THE t-TABLES ARE DIFFERENT FROM THE z-TABLES IN THAT WITH THE “t” WE SPECIFY THE PROBABILITY WE WANT AND THEN FIND THE CRITICAL t-VALUE. WITH THE NORMAL DISTRIBUTION, WE CALCULTE THE z-VALUE FIRST AND THEN COMPARE IT TO THE CRITICAL z-VALUE OF OUR DESIRED LEVEL OF SIGNIFICANCE (90%, 95%, OR 99%) TO SEE IF OUR CALCULATED z-VALUE IS FURTHER OUT IN EITHER TAIL, HENCE “UNUSUAL”.
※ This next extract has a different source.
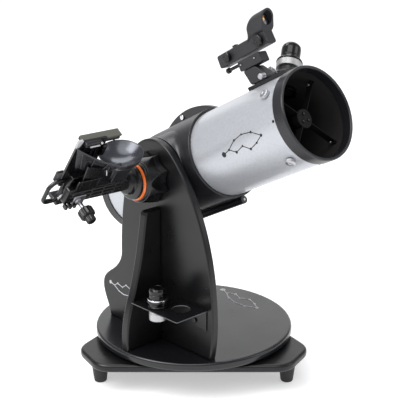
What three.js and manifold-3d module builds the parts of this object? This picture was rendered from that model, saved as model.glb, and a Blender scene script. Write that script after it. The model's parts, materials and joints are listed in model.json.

THE NORMAL DISTRIBUTION CURVE IS ONE CURVE AND DOES NOT CHANGE WITH SAMPLE SIZE, HENCE WE CAN HAVE THE SAME CRITICAL z-VALUES FOR EVERY PROBLEM (99%, 95%, AND 90%). THE t-DISTRIBTUTION CURVE STARTS OUT A SKINNY BELL CURVE AND SLOWLY WIDENS AS THE SAMPLE SIZE (THE df) INCREASES. YOU CAN SEE FROM THE t-TABLE THAT WHEN THE df APPROACHES 1000, WE ARE VERY CLOSE TO THE NORMAL DISTRIBUTION’S BELL SHAPE. BUT, SINCE THE t-SHAPE CHANGES, THERE ARE DIFFERENT CRITICAL t-VALUES DEPENDING ON THE df (SAMPLE SIZES) INVOLVED.
HERE IS WHAT THE CONFIDENCE INTERVAL MEANS GRAPHICALLY: IN THIS SAMPLE PROBLEM WE WANTED A 95% CONFIDENCE LEVEL CONFIDENCE INTERVAL BASED ON A SAMPLE WITH A MEAN OF 3.26, A STD DEV OF 1.019 AND A SAMPLE SIZE OF 39 (df = 39-1 =38). THE CRITICAL t-VALUE FROM THE TABLE IS 2.023 (WE DON’T HAVE 39 df IN THE TABLE SO WE APPROXIMATED USING THE df FOR 39 AND 40). USE THE TABLE AND NOT SOFTWARE FOR THESE PROBLEMS. NOTE THAT THE 95% LEVEL MEANS 2.5% OF THE AREA UNDER THE t-CURVE IS IN EACH TAIL AS THE LIMITS.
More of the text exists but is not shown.